▶ Set task
Reproduce the section of the listing that begins at the line containing "strip_corner = (cut_end_x" and finishes at the line containing "obj.parent = empty". Include both end lines and nothing beyond them.

▶ Data to use
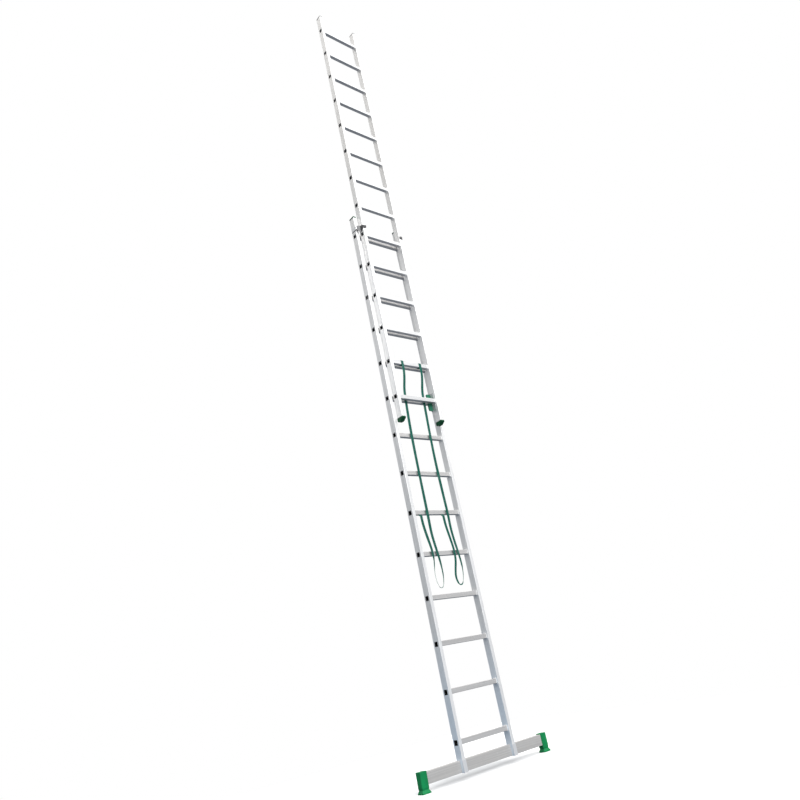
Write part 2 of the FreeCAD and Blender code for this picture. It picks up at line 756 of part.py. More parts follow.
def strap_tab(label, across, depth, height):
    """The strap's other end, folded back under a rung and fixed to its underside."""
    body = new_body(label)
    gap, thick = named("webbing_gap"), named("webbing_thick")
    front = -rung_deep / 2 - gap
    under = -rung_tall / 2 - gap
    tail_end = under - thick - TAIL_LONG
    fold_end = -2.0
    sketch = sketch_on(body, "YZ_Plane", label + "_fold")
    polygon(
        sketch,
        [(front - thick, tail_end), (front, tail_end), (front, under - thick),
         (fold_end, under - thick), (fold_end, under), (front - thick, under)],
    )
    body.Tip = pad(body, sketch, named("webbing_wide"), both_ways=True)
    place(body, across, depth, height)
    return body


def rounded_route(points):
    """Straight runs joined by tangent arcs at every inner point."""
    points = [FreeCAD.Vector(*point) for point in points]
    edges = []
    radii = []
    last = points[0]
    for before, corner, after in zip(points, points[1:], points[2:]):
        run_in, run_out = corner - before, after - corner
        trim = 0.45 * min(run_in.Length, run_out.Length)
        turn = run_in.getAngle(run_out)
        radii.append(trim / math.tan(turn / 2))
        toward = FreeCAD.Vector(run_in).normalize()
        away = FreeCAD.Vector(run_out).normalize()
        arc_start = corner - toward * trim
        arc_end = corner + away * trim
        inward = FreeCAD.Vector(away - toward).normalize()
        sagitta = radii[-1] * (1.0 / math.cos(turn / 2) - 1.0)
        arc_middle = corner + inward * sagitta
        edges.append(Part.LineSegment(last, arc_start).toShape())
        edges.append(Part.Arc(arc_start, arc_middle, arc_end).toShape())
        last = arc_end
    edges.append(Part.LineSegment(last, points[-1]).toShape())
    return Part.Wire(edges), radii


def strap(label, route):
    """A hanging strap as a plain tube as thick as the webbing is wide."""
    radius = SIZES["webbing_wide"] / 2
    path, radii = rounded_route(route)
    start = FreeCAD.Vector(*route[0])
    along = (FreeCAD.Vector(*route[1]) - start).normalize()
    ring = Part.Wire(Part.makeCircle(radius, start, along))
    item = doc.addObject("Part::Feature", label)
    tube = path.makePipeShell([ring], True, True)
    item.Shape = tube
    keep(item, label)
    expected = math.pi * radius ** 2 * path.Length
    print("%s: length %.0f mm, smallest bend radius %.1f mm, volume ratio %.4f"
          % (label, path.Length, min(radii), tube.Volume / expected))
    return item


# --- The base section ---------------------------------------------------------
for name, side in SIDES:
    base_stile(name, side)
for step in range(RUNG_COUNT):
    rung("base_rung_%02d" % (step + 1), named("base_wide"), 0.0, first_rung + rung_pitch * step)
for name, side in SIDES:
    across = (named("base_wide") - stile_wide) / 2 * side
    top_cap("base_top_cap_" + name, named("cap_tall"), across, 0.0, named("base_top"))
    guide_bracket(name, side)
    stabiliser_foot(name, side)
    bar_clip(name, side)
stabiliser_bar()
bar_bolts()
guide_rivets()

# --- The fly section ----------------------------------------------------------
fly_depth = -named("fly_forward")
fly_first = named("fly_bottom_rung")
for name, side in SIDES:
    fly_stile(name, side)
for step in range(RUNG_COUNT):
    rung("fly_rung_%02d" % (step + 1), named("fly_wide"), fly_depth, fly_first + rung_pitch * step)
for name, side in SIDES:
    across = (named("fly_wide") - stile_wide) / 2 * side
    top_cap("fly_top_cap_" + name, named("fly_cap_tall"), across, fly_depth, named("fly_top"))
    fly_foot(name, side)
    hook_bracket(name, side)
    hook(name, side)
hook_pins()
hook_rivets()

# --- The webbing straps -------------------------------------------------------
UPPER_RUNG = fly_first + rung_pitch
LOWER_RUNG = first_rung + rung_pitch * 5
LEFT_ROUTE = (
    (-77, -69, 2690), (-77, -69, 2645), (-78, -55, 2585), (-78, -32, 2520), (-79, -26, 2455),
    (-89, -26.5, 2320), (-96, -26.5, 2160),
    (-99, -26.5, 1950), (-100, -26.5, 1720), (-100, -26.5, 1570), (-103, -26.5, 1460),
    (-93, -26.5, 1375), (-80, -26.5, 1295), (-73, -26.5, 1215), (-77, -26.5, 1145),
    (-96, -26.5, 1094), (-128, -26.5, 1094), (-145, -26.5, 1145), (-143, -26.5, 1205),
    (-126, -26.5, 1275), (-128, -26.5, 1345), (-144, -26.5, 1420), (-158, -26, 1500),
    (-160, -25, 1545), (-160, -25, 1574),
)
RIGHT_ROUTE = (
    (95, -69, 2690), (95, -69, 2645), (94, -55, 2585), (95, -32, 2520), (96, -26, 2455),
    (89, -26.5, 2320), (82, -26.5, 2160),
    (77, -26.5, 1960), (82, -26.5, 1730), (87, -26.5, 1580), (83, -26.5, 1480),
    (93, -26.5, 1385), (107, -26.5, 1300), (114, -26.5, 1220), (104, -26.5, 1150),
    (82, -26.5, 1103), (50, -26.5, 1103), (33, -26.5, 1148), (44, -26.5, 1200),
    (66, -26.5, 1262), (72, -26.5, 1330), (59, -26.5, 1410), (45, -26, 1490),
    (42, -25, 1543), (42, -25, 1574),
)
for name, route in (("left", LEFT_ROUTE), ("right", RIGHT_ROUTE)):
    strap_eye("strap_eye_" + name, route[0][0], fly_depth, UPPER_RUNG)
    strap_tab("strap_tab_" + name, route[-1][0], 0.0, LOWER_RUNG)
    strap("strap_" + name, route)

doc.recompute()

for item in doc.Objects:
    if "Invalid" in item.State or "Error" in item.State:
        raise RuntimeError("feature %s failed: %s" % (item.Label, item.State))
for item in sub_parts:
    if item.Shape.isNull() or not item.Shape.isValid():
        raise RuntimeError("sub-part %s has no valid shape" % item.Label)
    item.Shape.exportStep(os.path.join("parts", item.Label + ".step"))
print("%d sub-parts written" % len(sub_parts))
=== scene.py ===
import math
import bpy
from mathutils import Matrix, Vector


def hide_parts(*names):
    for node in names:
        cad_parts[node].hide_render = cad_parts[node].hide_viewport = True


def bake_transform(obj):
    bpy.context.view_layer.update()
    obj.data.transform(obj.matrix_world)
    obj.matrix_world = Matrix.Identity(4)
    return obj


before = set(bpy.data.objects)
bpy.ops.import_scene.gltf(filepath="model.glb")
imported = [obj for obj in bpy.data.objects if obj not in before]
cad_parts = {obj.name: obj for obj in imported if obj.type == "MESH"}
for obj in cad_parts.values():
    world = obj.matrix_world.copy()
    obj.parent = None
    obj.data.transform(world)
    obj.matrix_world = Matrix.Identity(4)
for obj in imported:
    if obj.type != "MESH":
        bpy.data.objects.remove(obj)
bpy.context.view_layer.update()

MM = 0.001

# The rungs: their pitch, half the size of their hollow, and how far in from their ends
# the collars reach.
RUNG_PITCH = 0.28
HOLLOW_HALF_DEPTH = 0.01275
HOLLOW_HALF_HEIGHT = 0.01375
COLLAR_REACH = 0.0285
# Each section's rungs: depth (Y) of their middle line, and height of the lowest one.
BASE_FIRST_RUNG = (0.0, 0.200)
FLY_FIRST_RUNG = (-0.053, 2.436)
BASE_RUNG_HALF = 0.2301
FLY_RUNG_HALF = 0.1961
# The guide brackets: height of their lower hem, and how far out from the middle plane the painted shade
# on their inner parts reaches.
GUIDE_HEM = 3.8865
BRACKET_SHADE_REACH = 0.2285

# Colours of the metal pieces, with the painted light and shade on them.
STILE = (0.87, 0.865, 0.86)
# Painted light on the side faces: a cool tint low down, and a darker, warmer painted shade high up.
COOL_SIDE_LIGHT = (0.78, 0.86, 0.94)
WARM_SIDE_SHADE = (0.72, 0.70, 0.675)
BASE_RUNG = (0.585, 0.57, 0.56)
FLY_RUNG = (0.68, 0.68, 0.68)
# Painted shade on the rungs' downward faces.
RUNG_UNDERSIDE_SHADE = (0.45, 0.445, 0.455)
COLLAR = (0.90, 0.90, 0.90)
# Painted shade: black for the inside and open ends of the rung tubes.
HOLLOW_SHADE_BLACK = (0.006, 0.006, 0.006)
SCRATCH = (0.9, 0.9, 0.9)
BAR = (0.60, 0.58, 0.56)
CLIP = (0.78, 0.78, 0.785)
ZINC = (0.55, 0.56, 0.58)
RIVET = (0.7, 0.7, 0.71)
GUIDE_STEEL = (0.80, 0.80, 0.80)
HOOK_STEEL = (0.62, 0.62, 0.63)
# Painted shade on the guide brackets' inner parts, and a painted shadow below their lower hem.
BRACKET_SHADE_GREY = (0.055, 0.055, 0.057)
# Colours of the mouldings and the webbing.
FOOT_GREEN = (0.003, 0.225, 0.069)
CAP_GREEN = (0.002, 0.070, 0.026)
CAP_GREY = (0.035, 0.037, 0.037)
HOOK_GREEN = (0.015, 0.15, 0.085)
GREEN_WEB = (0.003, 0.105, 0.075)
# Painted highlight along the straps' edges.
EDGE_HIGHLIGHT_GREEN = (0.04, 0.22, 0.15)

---

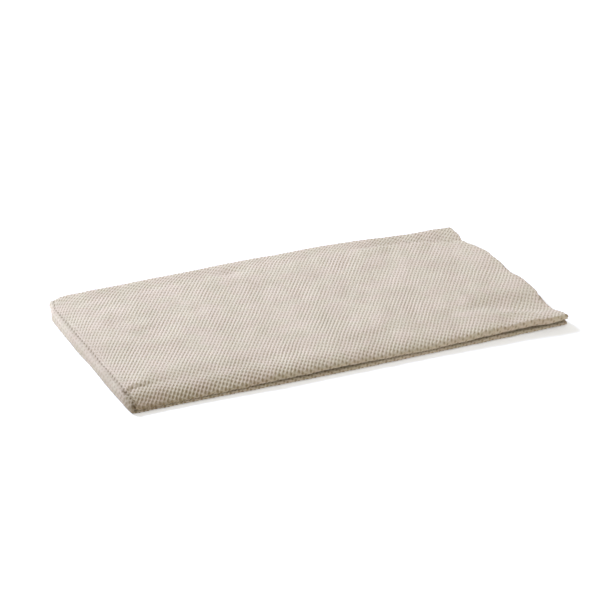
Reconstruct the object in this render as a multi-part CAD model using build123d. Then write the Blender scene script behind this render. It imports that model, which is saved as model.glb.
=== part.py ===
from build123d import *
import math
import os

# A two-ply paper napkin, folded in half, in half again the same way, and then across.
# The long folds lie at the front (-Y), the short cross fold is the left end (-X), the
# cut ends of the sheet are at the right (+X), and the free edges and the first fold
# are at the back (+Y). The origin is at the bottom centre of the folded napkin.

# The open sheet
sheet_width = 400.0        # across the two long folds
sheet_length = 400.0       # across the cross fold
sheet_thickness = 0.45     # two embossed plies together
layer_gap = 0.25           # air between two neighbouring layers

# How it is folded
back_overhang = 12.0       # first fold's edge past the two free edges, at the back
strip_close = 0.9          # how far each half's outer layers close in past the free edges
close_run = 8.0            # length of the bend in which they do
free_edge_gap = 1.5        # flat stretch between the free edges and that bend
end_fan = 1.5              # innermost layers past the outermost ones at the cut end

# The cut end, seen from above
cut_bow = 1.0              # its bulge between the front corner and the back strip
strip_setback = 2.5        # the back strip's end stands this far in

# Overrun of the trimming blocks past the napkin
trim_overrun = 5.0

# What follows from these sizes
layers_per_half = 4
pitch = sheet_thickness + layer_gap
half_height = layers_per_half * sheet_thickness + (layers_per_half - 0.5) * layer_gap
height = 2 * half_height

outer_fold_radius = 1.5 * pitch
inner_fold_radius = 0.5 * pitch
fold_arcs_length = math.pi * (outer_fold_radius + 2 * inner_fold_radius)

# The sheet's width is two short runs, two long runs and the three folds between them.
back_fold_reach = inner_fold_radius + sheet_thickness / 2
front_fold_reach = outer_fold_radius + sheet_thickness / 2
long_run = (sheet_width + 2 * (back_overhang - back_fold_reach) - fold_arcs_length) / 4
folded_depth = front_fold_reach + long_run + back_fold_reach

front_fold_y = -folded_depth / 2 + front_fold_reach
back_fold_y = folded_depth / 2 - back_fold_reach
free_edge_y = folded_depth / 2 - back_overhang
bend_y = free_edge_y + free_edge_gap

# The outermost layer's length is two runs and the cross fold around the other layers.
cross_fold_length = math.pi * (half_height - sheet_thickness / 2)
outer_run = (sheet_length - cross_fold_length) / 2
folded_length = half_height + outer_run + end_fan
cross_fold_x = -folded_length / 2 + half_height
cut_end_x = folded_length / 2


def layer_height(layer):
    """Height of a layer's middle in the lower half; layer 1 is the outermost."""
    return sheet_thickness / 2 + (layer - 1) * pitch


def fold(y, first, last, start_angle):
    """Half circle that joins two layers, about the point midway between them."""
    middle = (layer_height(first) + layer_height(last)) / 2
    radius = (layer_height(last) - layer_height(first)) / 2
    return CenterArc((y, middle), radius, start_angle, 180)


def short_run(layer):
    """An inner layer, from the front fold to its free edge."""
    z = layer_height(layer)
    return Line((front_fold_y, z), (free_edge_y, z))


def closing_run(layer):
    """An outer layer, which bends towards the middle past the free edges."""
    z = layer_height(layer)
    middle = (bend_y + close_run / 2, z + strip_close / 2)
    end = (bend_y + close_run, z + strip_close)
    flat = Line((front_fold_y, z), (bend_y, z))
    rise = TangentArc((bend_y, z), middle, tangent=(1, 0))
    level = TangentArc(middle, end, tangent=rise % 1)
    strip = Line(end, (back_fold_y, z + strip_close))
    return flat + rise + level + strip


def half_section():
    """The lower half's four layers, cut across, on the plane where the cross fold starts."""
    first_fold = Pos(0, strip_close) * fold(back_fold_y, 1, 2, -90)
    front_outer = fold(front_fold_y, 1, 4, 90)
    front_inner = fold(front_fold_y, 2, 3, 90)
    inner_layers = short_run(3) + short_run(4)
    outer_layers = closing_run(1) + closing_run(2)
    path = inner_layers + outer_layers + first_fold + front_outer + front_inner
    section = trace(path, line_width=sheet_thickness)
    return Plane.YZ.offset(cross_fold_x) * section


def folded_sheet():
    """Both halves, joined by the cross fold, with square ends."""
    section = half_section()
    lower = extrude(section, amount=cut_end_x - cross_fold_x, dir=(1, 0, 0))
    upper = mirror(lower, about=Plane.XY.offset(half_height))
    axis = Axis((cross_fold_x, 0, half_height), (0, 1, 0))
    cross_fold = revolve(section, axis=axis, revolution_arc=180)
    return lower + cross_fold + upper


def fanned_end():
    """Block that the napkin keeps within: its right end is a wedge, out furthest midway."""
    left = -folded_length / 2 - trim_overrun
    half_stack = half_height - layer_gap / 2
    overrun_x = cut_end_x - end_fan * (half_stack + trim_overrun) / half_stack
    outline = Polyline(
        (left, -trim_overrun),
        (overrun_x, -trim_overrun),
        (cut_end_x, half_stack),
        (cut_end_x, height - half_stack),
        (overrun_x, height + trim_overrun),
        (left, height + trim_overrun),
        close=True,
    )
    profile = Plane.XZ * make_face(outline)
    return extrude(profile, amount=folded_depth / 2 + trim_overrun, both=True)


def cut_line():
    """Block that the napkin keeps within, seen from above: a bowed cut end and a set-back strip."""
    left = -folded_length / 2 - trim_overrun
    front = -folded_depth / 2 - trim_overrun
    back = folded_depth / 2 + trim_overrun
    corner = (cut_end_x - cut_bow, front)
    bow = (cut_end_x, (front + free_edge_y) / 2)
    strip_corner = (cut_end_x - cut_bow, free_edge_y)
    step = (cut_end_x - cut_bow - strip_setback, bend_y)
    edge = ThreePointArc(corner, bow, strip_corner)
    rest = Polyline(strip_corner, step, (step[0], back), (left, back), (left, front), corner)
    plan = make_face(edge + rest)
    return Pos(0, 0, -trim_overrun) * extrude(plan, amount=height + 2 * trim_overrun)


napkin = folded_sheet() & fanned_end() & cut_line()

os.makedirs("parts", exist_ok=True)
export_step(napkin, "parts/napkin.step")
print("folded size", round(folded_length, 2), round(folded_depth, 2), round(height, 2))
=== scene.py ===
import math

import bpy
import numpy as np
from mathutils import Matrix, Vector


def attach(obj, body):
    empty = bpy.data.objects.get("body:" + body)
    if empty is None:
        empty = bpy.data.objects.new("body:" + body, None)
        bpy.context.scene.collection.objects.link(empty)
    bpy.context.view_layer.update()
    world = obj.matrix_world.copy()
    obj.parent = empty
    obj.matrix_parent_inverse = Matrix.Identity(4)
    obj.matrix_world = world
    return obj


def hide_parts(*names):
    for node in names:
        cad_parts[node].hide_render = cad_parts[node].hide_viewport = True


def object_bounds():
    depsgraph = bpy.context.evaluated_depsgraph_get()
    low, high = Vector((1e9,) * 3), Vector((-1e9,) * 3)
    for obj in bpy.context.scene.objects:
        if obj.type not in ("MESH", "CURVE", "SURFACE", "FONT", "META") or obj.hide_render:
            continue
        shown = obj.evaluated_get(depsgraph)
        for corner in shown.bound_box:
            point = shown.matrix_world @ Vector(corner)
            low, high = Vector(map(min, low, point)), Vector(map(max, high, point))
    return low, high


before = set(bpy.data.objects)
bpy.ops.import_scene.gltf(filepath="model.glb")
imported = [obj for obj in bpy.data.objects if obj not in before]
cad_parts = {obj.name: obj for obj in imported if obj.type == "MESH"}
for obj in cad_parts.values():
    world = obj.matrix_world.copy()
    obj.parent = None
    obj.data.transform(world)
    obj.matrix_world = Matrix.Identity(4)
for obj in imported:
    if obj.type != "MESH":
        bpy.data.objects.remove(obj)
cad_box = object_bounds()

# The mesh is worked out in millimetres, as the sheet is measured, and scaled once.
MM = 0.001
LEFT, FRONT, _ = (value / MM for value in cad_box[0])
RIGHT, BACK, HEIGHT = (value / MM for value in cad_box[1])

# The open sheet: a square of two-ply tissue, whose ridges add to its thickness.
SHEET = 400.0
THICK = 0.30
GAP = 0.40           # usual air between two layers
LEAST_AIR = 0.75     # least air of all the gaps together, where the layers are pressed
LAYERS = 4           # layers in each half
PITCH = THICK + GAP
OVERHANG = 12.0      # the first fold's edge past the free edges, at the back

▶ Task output
    strip_corner = (cut_end_x - cut_bow, free_edge_y)
    step = (cut_end_x - cut_bow - strip_setback, bend_y)
    edge = ThreePointArc(corner, bow, strip_corner)
    rest = Polyline(strip_corner, step, (step[0], back), (left, back), (left, front), corner)
    plan = make_face(edge + rest)
    return Pos(0, 0, -trim_overrun) * extrude(plan, amount=height + 2 * trim_overrun)


napkin = folded_sheet() & fanned_end() & cut_line()

os.makedirs("parts", exist_ok=True)
export_step(napkin, "parts/napkin.step")
print("folded size", round(folded_length, 2), round(folded_depth, 2), round(height, 2))
=== scene.py ===
import math

import bpy
import numpy as np
from mathutils import Matrix, Vector


def attach(obj, body):
    empty = bpy.data.objects.get("body:" + body)
    if empty is None:
        empty = bpy.data.objects.new("body:" + body, None)
        bpy.context.scene.collection.objects.link(empty)
    bpy.context.view_layer.update()
    world = obj.matrix_world.copy()
    obj.parent = empty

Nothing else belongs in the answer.